Winskill retired from the Royal Air Force on 18 December 1968 after 31 years service.

==Later life==
On 15 February 1968, Winskill was appointed Captain of the Queen's Flight. In that role he did not fly the aircraft but was responsible for the safety and comfort of the Royal passengers in addition to commanding the flight. His arrival coincided with the introduction of the Westland Wessex helicopter and the Hawker Siddeley Andover aircraft to the Flight. In July 1971, he oversaw the first parachute jump by an heir to the throne when Charles, Prince of Wales completed one over the Channel. In 1972, he had to arrange for the body of the Duke of Windsor to be flown from France to RAF Benson for his funeral. He retired in 1982.

A favourite of Queen Elizabeth The Queen Mother, Winskill would make yearly visits to the Castle of Mey, her summer residence, until her death. He played golf and tennis, and was a bridge player.

Winskill died on 9 August 2005, aged 88.

==Personal life==
In 1947, Winskill married Christiane Bailleux, from the Pas de Calais, France. Together they had two children; a daughter and a son. Their son pre-deceased him. His wife survived him as did their daughter.

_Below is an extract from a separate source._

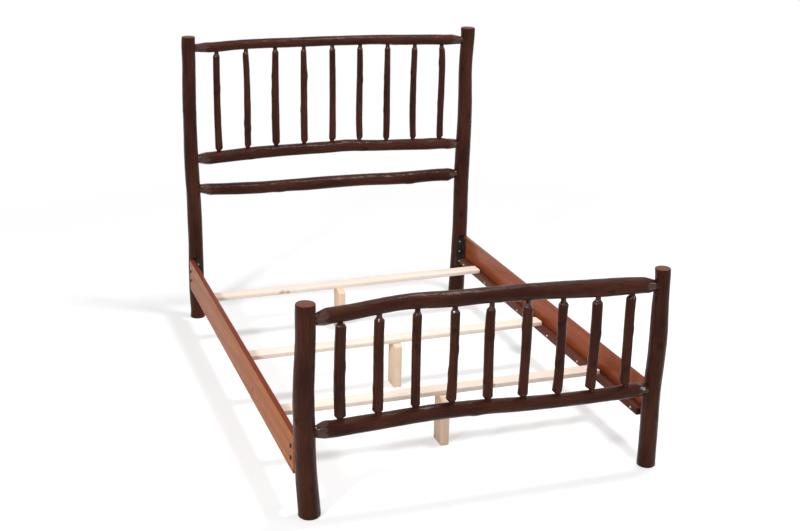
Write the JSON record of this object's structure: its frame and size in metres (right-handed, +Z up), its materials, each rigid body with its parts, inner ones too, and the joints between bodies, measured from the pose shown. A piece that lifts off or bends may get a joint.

==Honours and decorations==
On 6 January 1942, Winskill was awarded the Distinguished Flying Cross (DFC) 'in recognition of gallantry displayed in flying operations against the enemy'. His citation read:

This officer has carried out over 250 hours operational flying and has destroyed at least 3 enemy aircraft. One day in August, 1941, he attacked 2 Messerschmitt 109's which attempted to intercept our bombers. He destroyed one of the enemy fighters and his action certainly saved the bomber from serious attack.

On 27 July 1943, he was awarded a further Distinguished Flying Cross. This was shown in the form of a medal bar attached to his original DFC. He was awarded the Air Efficiency Award (AE) in 1944 for long service in the Royal Auxiliary Air Force.

In the 1960 Queen's Birthday Honours, he was appointed Commander of the Order of the British Empire (CBE). In the 1973 Queen's Birthday Honours, he was appointed Commander of the Royal Victorian Order (CVO). In the 1980 New Year Honours, he was promoted to Knight Commander of the Royal Victorian Order (KCVO).

| Ribbon | Details |
|---|---|
|  | Knight Commander of the Royal Victorian Order (1980) Commander of the Royal Victorian Order (1973) |
|  | Commander of the Order of the British Empire (1960) |
|  | Distinguished Flying Cross (1942) and bar (1943) |
|  | 1939–45 Star with Battle of Britain clasp |
|  | Air Crew Europe Star |
|  | Africa Star with NORTH AFRICA 1942–43 clasp |
|  | Defence Medal |
|  | War Medal 1939–1945 |
|  | Queen Elizabeth II Silver Jubilee Medal (1977) |
|  | Air Efficiency Award (1944) |

He was appointed extra equerry to Queen Elizabeth II on 15 February 1968. He was awarded the Freedom of the City of London in 1978.